I celebrated another birthday, one far past the expected half-way point. It is always time for reflection when another year ticks off and all the things I had hoped to accomplish in life are yet another missed milestone. Sometimes I get angry at the way life escapes in the daily grind, the constant minutia and minor disappointments, and the way we certainly seem to be at the mercy of everything out of our control. I understand it is good that we wither and eventually die. If we just cease to exist, then it was hardly worth the trouble. But if we carry on in some manner, then I assume we awaken in fresh bodies, in fresh dreams. Not that I am ready to give up on this journey just yet.
I recently lost the ring with my mother's diamonds. It slipped off my hand one morning between the couch and arriving at work. It could be in the house, in the prairie, in the car, or in another dimension for all I know. It is a particularly poignant loss of something I had never in a million years thought I would be so careless as to lose. Like my parents, it is gone from me and there is not a goddamned thing I can do about it. Is that not just the perfect metaphor for our lives here? We are born but none of us can remember asking to be born. We live at the mercy of forces far out of our control - disease, natural disaster, genetics, politics, luck and calamity. We have intentions, but some force thwarts us. We are minding our own business when bad luck (and good luck) strikes. Then we die, whether we are ready to go or not.
There are a few things we can control in life. Last week, on my way to work, I was speeding in the left lane, almost ten over in a 65 mph zone, so it was not as if I were holding up traffic. The person behind me flashed for me to get out of his way but I was not ready to change lanes yet. I had to get closer to my exit. When I did not immediately clear the way, the driver behind me continued to flash his headlights and to speed closer to my tailgate. Apparently, the fool expected me to instantly slam over into the slower lane for no other reason than his insistence. Do I not have the same rights on this road as he does? The flashing indicated the driver was quite agitated and as I was approaching my exit, I attempted to grant the fool his wish, but it meant slowing down to fit between the slower cars on the right. As soon as a space became available, before I could merge right, the fool sped into that space so he could give me the finger. Of course, I replied in kind. It was an old white guy, in a black Cadillac Escalade. I think he was in a suit. It made me laugh. Based on his car, his clothing and his attitude, he has likely had his way all of his adult life. I was glad to be of service in reminding him that he does not rule the entire world and that he is not the boss of me. Ginger is. But the whole thing was mildly depressing. Almost six decades on this earth and I am still giving people the finger? Really?
In looking for my ring, I have scratched through all of the nooks and crannies in my house, my car, and the prairie between the house and the barn. I have found little items, pieces of broken jewelry and bits of junk, even rocks I picked up in my travels.
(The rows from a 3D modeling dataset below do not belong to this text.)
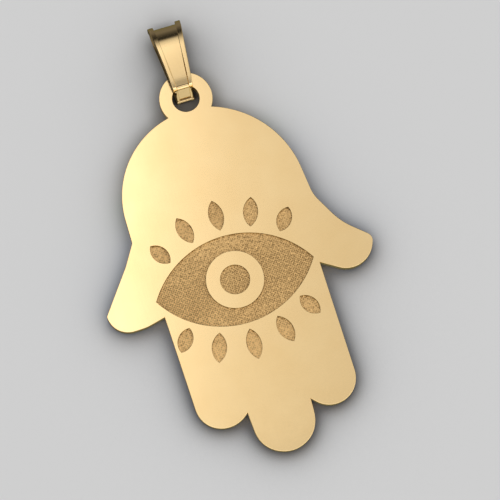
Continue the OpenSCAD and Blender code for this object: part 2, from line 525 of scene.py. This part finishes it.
def strip_section(half_w, half_panel, rim_h, soft):
    """Section of the strip: (across, depth below the rims), once round it."""

    def corner(x, depth, radius, first, turn):
        made = []
        for k in range(EDGE_STEPS + 1):
            angle = first + turn * k / EDGE_STEPS
            made.append((x + radius * math.cos(angle), depth - radius * math.sin(angle)))
        return made

    edge = BAIL_EDGE_R
    side = [(half_w - edge - FLAT_STEP, BAIL_T)]
    side += corner(half_w - edge, BAIL_T - edge, edge, -QUARTER, QUARTER)
    side += corner(half_w - edge, edge, edge, 0, QUARTER)
    side += [(half_w - edge - FLAT_STEP, 0), (half_panel + soft + FLAT_STEP, 0)]
    side += corner(half_panel + soft, soft, soft, QUARTER, QUARTER)
    side += corner(half_panel - soft, rim_h - soft, soft, 0, -QUARTER)
    side += [(half_panel - soft - FLAT_STEP, rim_h)]
    return side + [(-x, d) for x, d in reversed(side)]


# Materials

GOLD = (0.96, 0.70, 0.355, 1)
WARM_GOLD = (0.93, 0.66, 0.32, 1)
GRAZING_TINT = (0.92, 0.9, 0.5, 1)
# Dark golds of walls left as cut: painted shade in the ring's hole, on the eye's walls and under
# the bail
SHADED_CUT_GOLDS = ((0.27, 0.18, 0.08, 1), (0.2, 0.13, 0.055, 1))
SHADED_DENT_GOLD = (0.31, 0.182, 0.066, 1)
GRAIN_GOLD = (0.93, 0.6, 0.255, 1)

# Finishes: (least and most rough, depth of the hairlines), and the sums of the noises that
# give the least and the most
POLISHED = (0.1, 0.16, 0.0006 * MM)
AS_CUT = (0.3, 0.42, 0.0012 * MM)
ROUGH_AT = (1.1, 1.9)

# Noises: (cells to a metre, detail), and hairlines: (scale, detail, cells each way, turn)
CLOUD = (420, 4)
STIPPLE_PATCH = (700, 2)
HAIRLINES = (1, 3, (900, 14000, 900), math.radians(35))
CROSS_HAIRLINES = (1, 3, (11000, 700, 700), math.radians(12))

# Painted shade on walls where they close in: how far they are felt, rays to tell it, and (closed,
# open, how dark)
NOTCH_REACH = 0.5 * MM
NOTCH_SAMPLES = 48
NOTCH_PAINTED_SHADE = (0.08, 0.4, 0.1)

# Stippled gold: dents, their painted shade, and how rough it is
DENT_PITCH = 0.13 * MM
DENT_RANDOM = 0.42
DENT_DEPTH = 0.012 * MM
DENT_SPAN = (0.1, 0.65)
GRAIN_TURN = math.radians(38)
STIPPLE_ROUGH = (0.42, 0.52)


def node_tree(owner):
    owner.use_nodes = True
    tree = owner.node_tree
    tree.nodes.clear()
    return tree


def add_node(tree, kind, inputs=None, **settings):
    node = tree.nodes.new(kind)
    for name, value in settings.items():
        setattr(node, name, value)
    for name, value in (inputs or {}).items():
        if isinstance(value, bpy.types.NodeSocket):
            tree.links.new(value, node.inputs[name])
        else:
            node.inputs[name].default_value = value
    return node


def calc(tree, operation, *values):
    """A Math node's result."""
    inputs = dict(enumerate(values))
    return add_node(tree, "ShaderNodeMath", inputs, operation=operation).outputs[0]


def dot(tree, vector, other):
    inputs = {0: vector, 1: other}
    return add_node(tree, "ShaderNodeVectorMath", inputs, operation="DOT_PRODUCT").outputs["Value"]


def metal(name):
    """A material with a fully metallic shader: (material, tree, shader, place in the object)."""
    material = bpy.data.materials.new(name)
    tree = node_tree(material)
    shader = add_node(
        tree, "ShaderNodeBsdfPrincipled", {"Metallic": 1.0, "Specular Tint": GRAZING_TINT}
    )
    add_node(tree, "ShaderNodeOutputMaterial", {"Surface": shader.outputs["BSDF"]})
    place = add_node(tree, "ShaderNodeTexCoord").outputs["Object"]
    return material, tree, shader, place


def noise(tree, place, scale, detail, stretch=None, turn=0.0):
    """Noise with so many cells to a metre."""
    if stretch:
        mapped = add_node(tree, "ShaderNodeMapping", {"Vector": place})
        mapped.inputs["Rotation"].default_value = (0, 0, turn)
        mapped.inputs["Scale"].default_value = stretch
        place = mapped.outputs["Vector"]
    made = add_node(
        tree, "ShaderNodeTexNoise", {"Vector": place, "Scale": scale, "Detail": detail}
    )
    return made.outputs["Fac"]


def between(tree, factor, low, high, start=0.3, end=0.7):
    """A value that goes from low to high as the factor goes from start to end."""
    made = add_node(
        tree,
        "ShaderNodeMapRange",
        {"Value": factor, "From Min": start, "From Max": end, "To Min": low, "To Max": high},
    )
    return made.outputs["Result"]


def mixed(tree, factor, first, second):
    """Goes from the first colour to the second as the factor goes from 0 to 1."""
    made = add_node(tree, "ShaderNodeMix", data_type="RGBA")
    tree.links.new(factor, made.inputs["Factor"])
    made.inputs["A"].default_value = first
    made.inputs["B"].default_value = second
    return made.outputs["Result"]


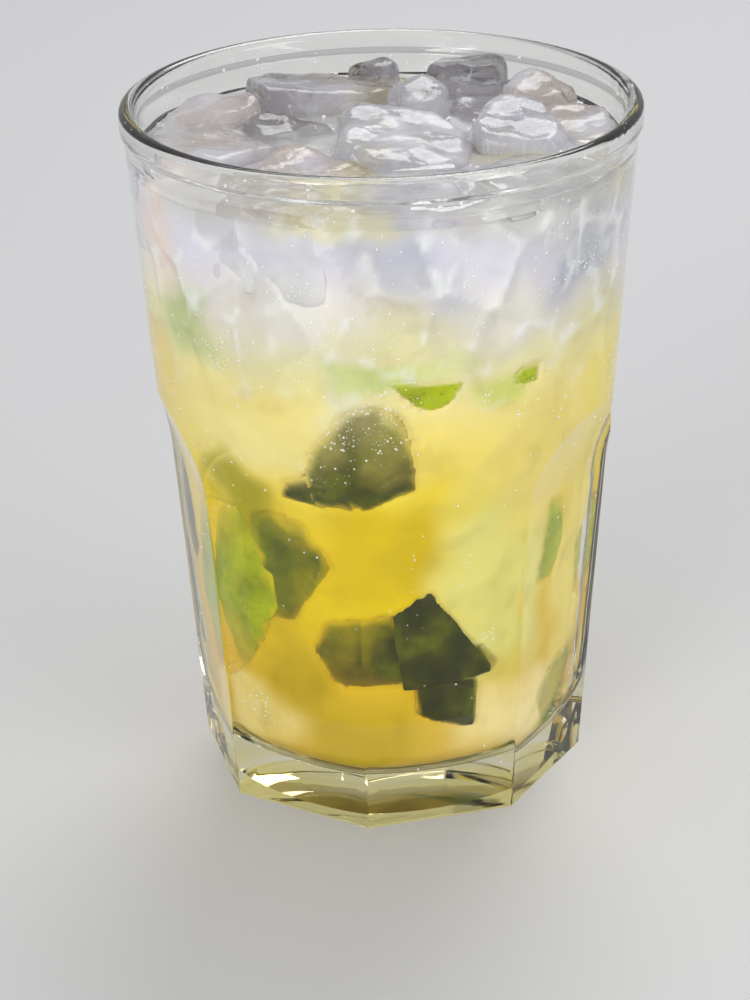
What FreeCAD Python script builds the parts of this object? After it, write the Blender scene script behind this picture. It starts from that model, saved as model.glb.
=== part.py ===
"""A caipirinha: a faceted tumbler of clear glass, filled with a cloudy drink that holds ice up to the brim.

Frame: +Z up, the origin at the centre of the base on the surface that the glass stands on. Flat facets of the
glass face -X, +X, -Y and +Y. Millimetres and degrees.
"""
import FreeCAD, Part

import math
import os

from FreeCAD import Rotation, Vector

# ---------------------------------------------------------------- driving dimensions of the glass
GLASS_HEIGHT = 116.0
RIM_DIAMETER = 84.0          # over the bead
RIM_WALL = 2.35
BEAD_HEIGHT = 3.6
BEAD_PROUD = 0.65            # how far the bead stands out of the round wall below it
BASE_CORNER_DIAMETER = 66.0  # of the cone that the eight corners of the base lie just inside
BASE_THICKNESS = 8.0
PUNT_DIAMETER = 46.0         # the shallow hollow under the base
PUNT_DEPTH = 1.8
FACETS = 8
FACET_INSET = 0.3            # how far the facets' corners lie inside the cone
ARCH_CROWN = 69.0            # height of the top of each facet's arch
FLARE_START = 54.5           # height where a facet starts to curve outwards
LOWER_WALL = 2.1             # at the middle of a facet, just under the flare
BASE_WALL = 2.9              # at the middle of a facet, beside the inner floor
UPPER_WALL = 2.2             # of the round part, from the arches up to the neck
EDGE_ROUND = 0.7             # on the corners and arches of the facets
HEEL_ROUND = 1.0             # under the corners of the base
FLOOR_ROUND = 5.0            # between the inner floor and the wall
SHOULDER_ROUND = 26.0        # the soft bends of the inner wall

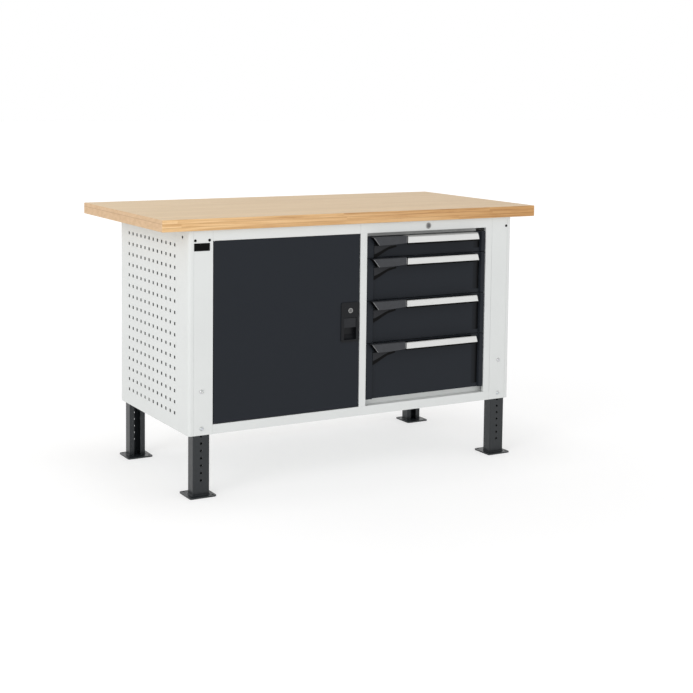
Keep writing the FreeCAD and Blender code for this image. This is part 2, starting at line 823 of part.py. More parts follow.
def make_latch_housing():
    """A plastic plate with a finger recess and the boss of the key cylinder."""
    plate_x = (door_right - 74, door_right - 2)
    box_x = latch_box_x(0)
    box_z = (recess_bottom - 4, recess_top + 4)
    inner_x = (box_x[0] + 3, box_x[1] - 3)
    body = new_body("door_latch_housing")
    plate_z = (latch_plate_bottom, latch_plate_top)
    pad(body, "XZ_Plane", lambda s: rectangle(s, plate_x, plate_z), door_front - 3, door_front, "Plate")

    def plate_corner(edge):
        ends = [vertex.Point for vertex in edge.Vertexes]
        return len(ends) == 2 and abs(ends[0].y - ends[1].y) > 0.5

    fillet(body, plate_corner, 8)
    pad(body, "XZ_Plane", lambda s: rectangle(s, box_x, box_z), door_front, door_back - 3, "RecessBox")
    boss = lambda s: circle(s, (key_x, key_height), key_radius + 3)
    pad(body, "XZ_Plane", boss, door_front, door_back - 3, "KeyBoss")
    opening = lambda s: rectangle(s, inner_x, (recess_bottom, recess_top))
    pocket(body, "XZ_Plane", opening, door_front - 3, door_back - 5, "Recess")
    bore = lambda s: circle(s, (key_x, key_height), key_radius + running_clearance)
    pocket(body, "XZ_Plane", bore, door_front - 3, door_back - 3, "KeyBore")
    pin_bore = lambda s: circle(s, paddle_axis(), 1.5 + running_clearance)
    pocket(body, "YZ_Plane", pin_bore, inner_x[0] - 2.5, inner_x[1] + 2.5, "PaddlePivot")
    return node("door_latch_housing", body)


def paddle_axis():
    """Y and Z of the paddle's pivot."""
    return (door_front + 1, recess_top - 4.5)


def make_latch_paddle():
    """The flap that the fingers pull from below."""
    axis_y, axis_z = paddle_axis()
    inner_x = (latch_box_x(0)[0] + 3, latch_box_x(0)[1] - 3)
    front = door_front - 1
    body = new_body("door_latch_paddle")
    profile = [
        (front, paddle_bottom), (front + 4.5, paddle_bottom), (front + 4.5, paddle_bottom + 5),
        (front + 3, paddle_bottom + 7), (front + 3.5, recess_top - 1.5), (front, recess_top - 1.5),
    ]
    pad(body, "YZ_Plane", lambda s: outline(s, profile), inner_x[0] + 0.5, inner_x[1] - 0.5)
    pin = lambda s: circle(s, (axis_y, axis_z), 1.5)
    pad(body, "YZ_Plane", pin, inner_x[0] - 2, inner_x[1] + 2, "Pin")
    return node("door_latch_paddle", body)


def make_latch_bolt():
    """A slanted bolt that shows in the door's edge."""
    x_end = door_right - 0.4
    profile = [
        (x_end - 30, bolt_y()[0]), (x_end - 5, bolt_y()[0]), (x_end, bolt_y()[0] + 5),
        (x_end, bolt_y()[1]), (x_end - 30, bolt_y()[1]),
    ]
    body = new_body("door_latch_bolt")
    pad(body, "XY_Plane", lambda s: outline(s, profile), *bolt_z())
    return node("door_latch_bolt", body)


def make_key_cylinder():
    """The door's key plug with a keyway, and the cam behind the door."""
    front = door_front - 4
    cam_front = door_back + 1
    plug = round_bar("key_plug", "y", (key_x, front, key_height), cam_front - front, key_radius)
    keyway_y = (front, front + 3)
    keyway = block("keyway", (key_x - 0.6, key_x + 0.6), keyway_y, (key_height - 3.5, key_height + 3.5))
    cam_z = (key_height - 5, key_height + 42)
    cam = block("key_cam", (key_x - 5, key_x + 5), (cam_front, cam_front + 2), cam_z)
    solid = joined("key_solid", [plug, cam])
    return node("door_key_cylinder", cut("door_key_cylinder_cut", solid, [keyway]))


# -------------------------------------------------------------- drawer lock

def make_drawer_lock_housing():
    front = body_front - 2
    back = body_front + 13
    flange = round_bar("lock_flange", "y", (drawers_middle, front, lock_height), 2, lock_radius + 4)
    barrel_start = (drawers_middle, body_front, lock_height)
    barrel = round_bar("lock_barrel", "y", barrel_start, back - body_front, lock_radius + 2.5)
    bore_start = (drawers_middle, front, lock_height)
    bore = round_bar("lock_bore", "y", bore_start, back - front, lock_radius + running_clearance)
    solid = joined("lock_housing_solid", [flange, barrel])
    return node("drawer_lock_housing", cut("drawer_lock_housing_cut", solid, [bore]))


def make_drawer_lock_cylinder():
    """The key plug, with a disc and an eccentric peg that moves the lock bar."""
    front = body_front - 3
    disc_front = body_front + 13.3
    arm_front, arm_back = lock_bar_y()
    start = (drawers_middle, front, lock_height)
    plug = round_bar("lock_plug", "y", start, disc_front - front, lock_radius)
    disc_start = (drawers_middle, disc_front, lock_height)
    disc = round_bar("lock_disc", "y", disc_start, 2, lock_throw + 2.5)
    peg_start = (drawers_middle + lock_throw, disc_front, lock_height)
    peg = round_bar("lock_peg", "y", peg_start, arm_back + 0.5 - disc_front, 1.5)
    keyway_z = (lock_height - 4, lock_height + 4)
    keyway = block("lock_keyway", (drawers_middle - 0.7, drawers_middle + 0.7), (front, front + 3), keyway_z)
    solid = joined("lock_cylinder_solid", [plug, disc, peg])
    return node("drawer_lock_cylinder", cut("drawer_lock_cylinder_cut", solid, [keyway]))


def lock_bar_y():
    return (body_front + 17, body_front + 20)


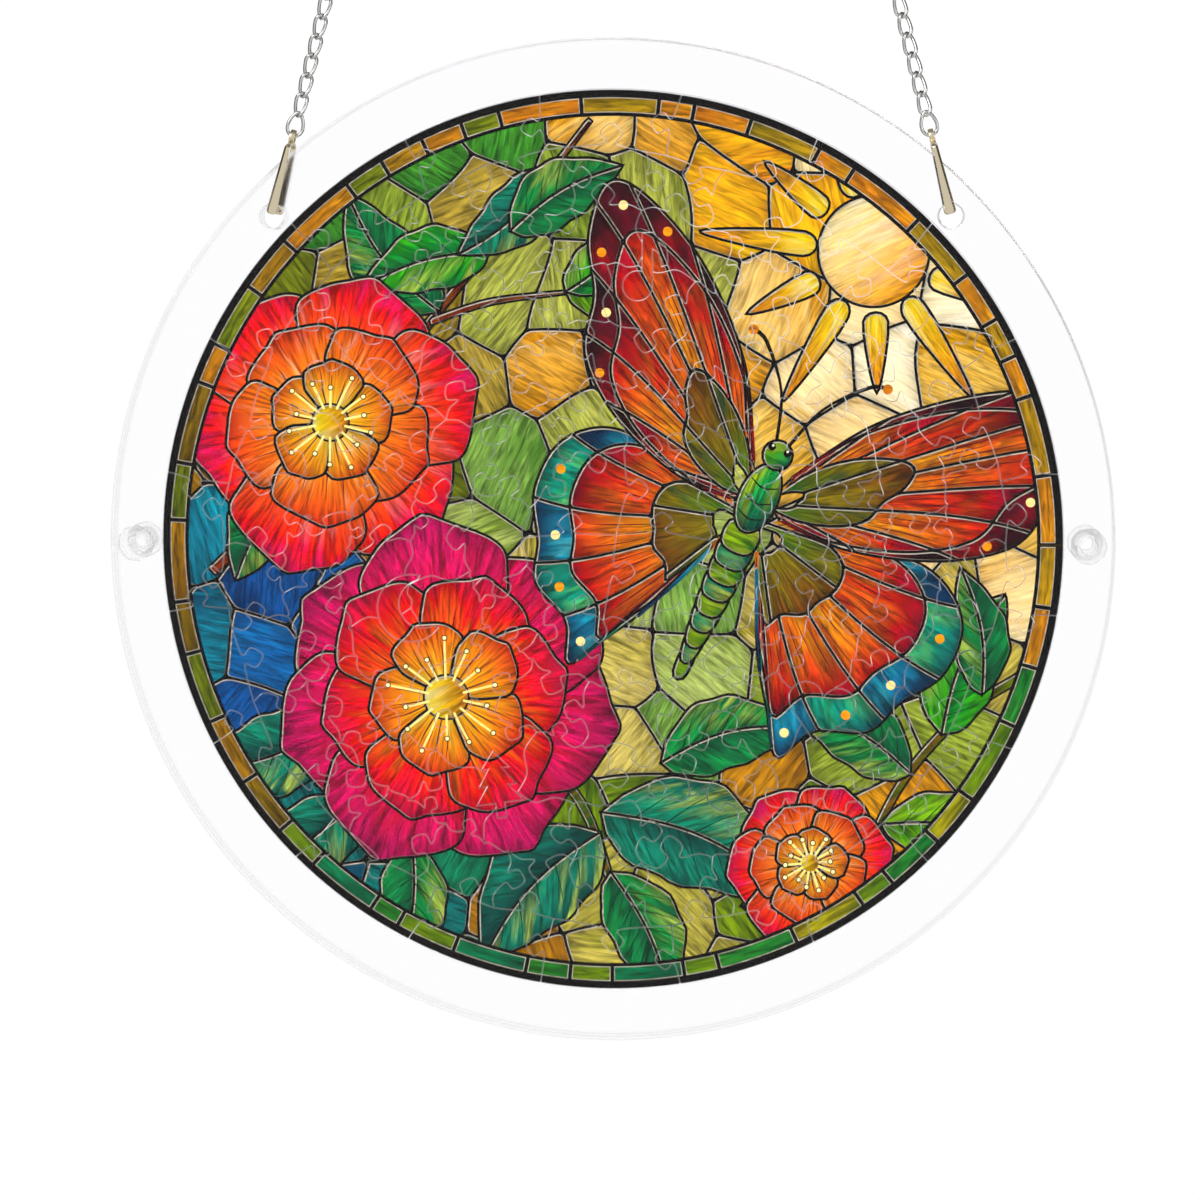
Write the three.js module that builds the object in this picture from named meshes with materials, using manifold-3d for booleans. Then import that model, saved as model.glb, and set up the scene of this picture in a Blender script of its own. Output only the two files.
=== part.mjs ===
// Acrylic puzzle suncatcher: a round printed puzzle between clear panels, hung on a chain.
// Millimetres, +X right, +Y away from the viewer, +Z up. The origin is the top of the hanging
// ring's eye, where a hook bears.

import * as THREE from 'three'
import { mergeVertices } from 'three/addons/utils/BufferGeometryUtils.js'
import Module from 'manifold-3d'

const wasm = await Module()
wasm.setup()

// Driving sizes of the clear disc
const DISC_DIAMETER = 200
const RIM_WIDTH = 10 // clear margin outside the puzzle
const PANEL_THICKNESS = 2.5
const PUZZLE_THICKNESS = 3
const GAP = 0.3 // air left between pieces that touch
const DISC_SIDES = 60
const HOLE_SIDES = 8

// Driving sizes of the puzzle's cuts
const KERF = 0.35
const RING_DEPTH = 12 // from one ring of pieces to the next
const EDGE_COUNT = 20
const SECOND_COUNT = 30 // pieces in the ring inside the edge pieces
const KNOB_RADIUS = 2.2
const DRIFT = 2 // how far the waves below push the cuts off their circles
const LONG_WAVE = 18 // wave lengths, each for one radian of its sine
const SHORT_WAVE = 8.5
const FIGURE_SIZE = 13.5

// Driving sizes of the two clear screws and their nuts
const SCREW_INSET = 5.4 // from the disc's edge to the screw's axis
const SHANK_DIAMETER = 3.4
const HEAD_DIAMETER = 7.2
const HEAD_HEIGHT = 2.2
const FLUTE_DEPTH = 0.35
const FLUTE_COUNT = 9

// Driving sizes of the hanging holes and the bails
const HOLE_ANGLE = 46 // degrees from the disc's top
const HOLE_INSET = 6.5 // from the disc's edge to the hole's centre
const HOLE_DIAMETER = 4.8
const STRIP_THICKNESS = 0.6
const STRIP_FOOT_WIDTH = 2.2
const STRIP_NECK_WIDTH = 1.1
const ARCH_RISE = 0.8 // of the bail over the disc's edge
const PRONG_DIAMETER = 1.2
const EYE_DIAMETER = 1.9
const EYE_SIDES = 8

// Driving sizes of the chain, its end links and the ring it hangs from
const HANG_HEIGHT = 338.6 // from the hook down to the disc's centre
const CHAIN_PITCH = 4
const CHAIN_WIRE = 0.6
const LINK_WIDTH = 2.9
const END_LINK_LENGTH = 5.4
const END_LINK_WIDTH = 3.7
const END_LINK_WIRE = 0.7
const JUMP_RING_DIAMETER = 5.6
const JUMP_RING_WIRE = 0.8
const RING_EYE_DIAMETER = 12
const RING_WIRE = 1.6
const RING_SIDES = 6
const RING_STEPS = 20
const SMALL_SIDES = 4 // of the end links' and jump rings' wire
const SMALL_STEPS = 12

// Sizes that follow from the driving ones
const DISC_RADIUS = DISC_DIAMETER / 2
const OPENING_RADIUS = DISC_RADIUS - RIM_WIDTH
const CUT_RADIUS = OPENING_RADIUS - GAP + KERF / 2 // the inset by half a kerf brings the play back
const FIELD_RADIUS = CUT_RADIUS - RING_DEPTH
const LAYER_STEP = PUZZLE_THICKNESS / 2 + GAP
const STACK_HALF = LAYER_STEP + PANEL_THICKNESS
const SCREW_RADIUS = DISC_RADIUS - SCREW_INSET
const HOLE_RADIUS = DISC_RADIUS - HOLE_INSET

// Materials
const clearAcrylic = new THREE.MeshStandardMaterial({
  color: '#f3f7fa', roughness: 0.05, metalness: 0, transparent: true, opacity: 0.3 })
const clearPlastic = new THREE.MeshStandardMaterial({
  color: '#e6eaec', roughness: 0.25, metalness: 0, transparent: true, opacity: 0.5 })
const steel = new THREE.MeshStandardMaterial({ color: '#b9b8b2', roughness: 0.25, metalness: 1 })
const printedAmber = new THREE.MeshStandardMaterial({ color: '#e0a13a', roughness: 0.2, metalness: 0 })
const printedTeal = new THREE.MeshStandardMaterial({ color: '#2c8f9a', roughness: 0.2, metalness: 0 })
const printedCoral = new THREE.MeshStandardMaterial({ color: '#e0503c', roughness: 0.2, metalness: 0 })

// Solids from and to manifold-3d, for joins and cuts only
function solidOf(geometry) {
  geometry.deleteAttribute('normal')
  geometry.deleteAttribute('uv')
  const merged = mergeVertices(geometry, 1e-5)
  return new wasm.Manifold(new wasm.Mesh({
    numProp: 3,
    vertProperties: new Float32Array(merged.attributes.position.array),
    triVerts: new Uint32Array(merged.index.array) }))
}

function geometryOf(solid) {
  const mesh = solid.getMesh()
  const geometry = new THREE.BufferGeometry()
  geometry.setAttribute('position', new THREE.BufferAttribute(mesh.vertProperties, 3))
  geometry.setIndex(new THREE.BufferAttribute(mesh.triVerts, 1))
  return geometry
}

function named(name, geometry, material) {
  const mesh = new THREE.Mesh(geometry, material)
  mesh.name = name
  return mesh
}

// Plane outlines
function polar(radius, degrees) {
  const angle = THREE.MathUtils.degToRad(degrees)
  return new THREE.Vector2(radius * Math.cos(angle), radius * Math.sin(angle))
}

function circle(radius, sides, centre = new THREE.Vector2()) {
  return Array.from({ length: sides }, (_, i) => polar(radius, 360 * i / sides).add(centre))
}

function plate(outline, holes, thickness) {
  const shape = new THREE.Shape(outline)
  shape.holes = holes.map(points => new THREE.Path(points))
  const geometry = new THREE.ExtrudeGeometry(shape, { depth: thickness, bevelEnabled: false })
  return geometry.translate(0, 0, -thickness / 2)
}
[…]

Every item reminds me of something, of someone, of some place. Some pertain to my life stories, the ones I hope my children will recall long after I am gone. I know they have forgotten every story as soon as I told it, the way I forgot almost every story my mother told me about her life. Now I wish I could remember every fact and detail.
I wonder what goes with us when we leave this life. Upon my death, will I remember things like trading the great all-American insult with a fellow commuter? Will I see into his life and understand why he felt his travel on the shared highway was more important than mine? Will I suddenly see and understand where and why I lost my mother's diamonds? Will I remember the stone I carried home from Jackson Hole, Wyoming the summer my kids and I went camping in Yellowstone? Will I understand that my life, though it was merely an extended string of minutes and seconds of nothing great and nothing tragic - just a regular lifetime - was more than the sum of its parts? Will everything, every single second, be revealed as something profound? What if my only lesson was to refrain from giving the finger to jerks?
6 comments:
As long as your fingers work, you're still alive!
In the early 70's I was doing over 80 through western Kansas (my memory tells me there was an 80mph daytime speed limit). Out in the middle of nowhere, some clown in a cadillac convertible passed me like I was standing still with the driver and some lady whooping and waving with much leaning on horn. I watched them vanish before me. Somebody was in a hurry.
On the horizon in my rear-view mirror, I saw this faint light flickering. As I drove along it grew brighter and more distinct until I could see it was a flashing light on top of a car. A State Trooper sped passed me.
Several miles down the road I came upon a patrol car on the side of the road behind a cadillac convertible. I couldn't resist honking my horn and waving.
Oh yeah, Happy Birthday!
What is it about Cadillac drivers?
Apparently, they actually own the highways.
Just for grins, I googled the question, "do cadillac drivers own the road." The third result was an Urban Dictionary entry for "cadillac driver." which pretty much nails it down: http://www.urbandictionary.com/define.php?term=Cadillac%20Driver
It's that thing of living one day at a time that is so sneaky. You live all these days, thinking there is an infinite number of them, and then suddenly decades have passed and your life is indeed the sum total of all those days, wherever they went. It's a head-scratcher.
and yeah, what is it about Cadillac drivers?